Determine how many lines of the data below contain "starts", then give only that number.

(Records with modeling code)
- - - - - - -

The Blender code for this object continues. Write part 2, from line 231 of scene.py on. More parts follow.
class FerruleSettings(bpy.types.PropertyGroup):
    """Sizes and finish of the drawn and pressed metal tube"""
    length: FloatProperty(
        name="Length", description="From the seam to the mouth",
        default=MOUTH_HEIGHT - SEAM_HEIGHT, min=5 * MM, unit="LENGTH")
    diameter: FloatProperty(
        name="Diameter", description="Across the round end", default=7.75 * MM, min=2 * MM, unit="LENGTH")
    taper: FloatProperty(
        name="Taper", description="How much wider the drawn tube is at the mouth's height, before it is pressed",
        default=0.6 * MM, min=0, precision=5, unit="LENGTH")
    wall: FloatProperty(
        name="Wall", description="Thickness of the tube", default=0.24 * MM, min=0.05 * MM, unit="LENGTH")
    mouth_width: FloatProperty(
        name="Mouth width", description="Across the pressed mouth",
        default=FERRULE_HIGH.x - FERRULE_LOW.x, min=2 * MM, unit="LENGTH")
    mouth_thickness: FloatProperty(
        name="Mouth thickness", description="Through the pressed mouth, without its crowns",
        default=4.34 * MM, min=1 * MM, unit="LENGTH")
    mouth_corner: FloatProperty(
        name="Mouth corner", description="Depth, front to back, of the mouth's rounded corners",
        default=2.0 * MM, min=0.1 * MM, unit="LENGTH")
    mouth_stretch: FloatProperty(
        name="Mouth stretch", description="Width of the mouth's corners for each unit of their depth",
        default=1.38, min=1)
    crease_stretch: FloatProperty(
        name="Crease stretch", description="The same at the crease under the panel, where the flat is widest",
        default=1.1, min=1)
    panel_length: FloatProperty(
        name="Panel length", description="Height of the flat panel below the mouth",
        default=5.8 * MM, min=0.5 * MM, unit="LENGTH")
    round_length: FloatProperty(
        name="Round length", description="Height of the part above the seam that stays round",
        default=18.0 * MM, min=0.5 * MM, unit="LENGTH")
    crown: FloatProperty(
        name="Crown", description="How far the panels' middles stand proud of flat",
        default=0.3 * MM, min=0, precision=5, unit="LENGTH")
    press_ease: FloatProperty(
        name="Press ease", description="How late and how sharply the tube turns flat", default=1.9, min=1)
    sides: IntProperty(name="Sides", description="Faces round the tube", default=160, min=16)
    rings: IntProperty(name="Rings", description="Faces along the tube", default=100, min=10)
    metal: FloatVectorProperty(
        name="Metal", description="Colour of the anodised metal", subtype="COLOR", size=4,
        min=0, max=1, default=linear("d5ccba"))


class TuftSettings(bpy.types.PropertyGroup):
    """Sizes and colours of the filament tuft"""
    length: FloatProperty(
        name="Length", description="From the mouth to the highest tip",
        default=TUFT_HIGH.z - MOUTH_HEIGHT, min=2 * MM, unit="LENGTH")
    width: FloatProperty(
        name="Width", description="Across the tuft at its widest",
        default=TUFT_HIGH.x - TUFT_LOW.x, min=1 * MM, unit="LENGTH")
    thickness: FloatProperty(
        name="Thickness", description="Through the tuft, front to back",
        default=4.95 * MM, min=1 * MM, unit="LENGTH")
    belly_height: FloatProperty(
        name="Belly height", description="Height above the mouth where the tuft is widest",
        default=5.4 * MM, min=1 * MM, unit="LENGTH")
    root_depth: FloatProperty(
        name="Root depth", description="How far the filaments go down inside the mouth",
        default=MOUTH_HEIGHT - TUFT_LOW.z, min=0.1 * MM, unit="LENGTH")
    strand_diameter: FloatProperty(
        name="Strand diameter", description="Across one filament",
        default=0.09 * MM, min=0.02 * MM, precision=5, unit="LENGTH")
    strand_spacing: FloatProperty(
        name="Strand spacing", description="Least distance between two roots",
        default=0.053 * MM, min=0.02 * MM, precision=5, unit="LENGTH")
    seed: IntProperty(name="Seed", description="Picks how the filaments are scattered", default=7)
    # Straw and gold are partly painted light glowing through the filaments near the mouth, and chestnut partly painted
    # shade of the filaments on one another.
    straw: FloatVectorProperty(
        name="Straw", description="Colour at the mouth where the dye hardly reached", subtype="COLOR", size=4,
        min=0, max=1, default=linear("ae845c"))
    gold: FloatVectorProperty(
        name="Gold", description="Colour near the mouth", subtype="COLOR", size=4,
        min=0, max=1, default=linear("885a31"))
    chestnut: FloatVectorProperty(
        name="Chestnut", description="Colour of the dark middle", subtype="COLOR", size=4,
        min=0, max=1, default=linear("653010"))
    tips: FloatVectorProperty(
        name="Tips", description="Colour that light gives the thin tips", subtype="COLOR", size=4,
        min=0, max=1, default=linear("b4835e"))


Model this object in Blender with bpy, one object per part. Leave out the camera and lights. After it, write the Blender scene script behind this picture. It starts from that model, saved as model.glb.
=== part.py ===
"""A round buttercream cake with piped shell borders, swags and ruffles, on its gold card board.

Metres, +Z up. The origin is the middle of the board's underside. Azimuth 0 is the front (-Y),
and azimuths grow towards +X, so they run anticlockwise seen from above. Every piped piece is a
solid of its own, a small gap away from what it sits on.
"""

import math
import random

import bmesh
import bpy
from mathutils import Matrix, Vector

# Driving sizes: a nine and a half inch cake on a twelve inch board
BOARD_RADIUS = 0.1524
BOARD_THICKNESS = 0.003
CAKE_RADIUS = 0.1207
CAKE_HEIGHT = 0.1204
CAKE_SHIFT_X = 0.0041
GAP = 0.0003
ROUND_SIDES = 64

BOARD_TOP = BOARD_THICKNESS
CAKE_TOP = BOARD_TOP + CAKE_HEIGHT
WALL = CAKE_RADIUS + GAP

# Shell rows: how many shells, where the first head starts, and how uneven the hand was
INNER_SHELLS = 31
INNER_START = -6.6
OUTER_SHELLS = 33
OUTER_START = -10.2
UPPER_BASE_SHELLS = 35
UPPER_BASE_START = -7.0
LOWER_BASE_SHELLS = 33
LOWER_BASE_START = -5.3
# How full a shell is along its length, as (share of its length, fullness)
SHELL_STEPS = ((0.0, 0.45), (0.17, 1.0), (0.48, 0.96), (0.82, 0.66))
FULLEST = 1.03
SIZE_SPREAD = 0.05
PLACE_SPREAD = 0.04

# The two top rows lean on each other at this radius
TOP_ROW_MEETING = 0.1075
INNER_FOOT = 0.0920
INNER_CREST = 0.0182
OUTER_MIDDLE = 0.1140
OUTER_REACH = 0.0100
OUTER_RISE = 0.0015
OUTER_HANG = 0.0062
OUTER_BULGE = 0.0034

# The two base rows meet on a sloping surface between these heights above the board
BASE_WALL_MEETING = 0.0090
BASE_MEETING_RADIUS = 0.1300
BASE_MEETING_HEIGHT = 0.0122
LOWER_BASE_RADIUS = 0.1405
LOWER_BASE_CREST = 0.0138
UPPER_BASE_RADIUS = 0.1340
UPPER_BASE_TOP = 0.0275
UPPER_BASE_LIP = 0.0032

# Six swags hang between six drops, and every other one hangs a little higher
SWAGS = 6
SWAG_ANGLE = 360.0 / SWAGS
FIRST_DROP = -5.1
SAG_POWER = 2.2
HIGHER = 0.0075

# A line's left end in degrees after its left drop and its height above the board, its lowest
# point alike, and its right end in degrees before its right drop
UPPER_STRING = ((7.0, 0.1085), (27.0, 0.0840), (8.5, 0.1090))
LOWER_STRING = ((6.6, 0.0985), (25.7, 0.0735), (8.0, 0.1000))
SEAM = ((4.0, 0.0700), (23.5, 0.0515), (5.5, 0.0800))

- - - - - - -

--- Response below ---
2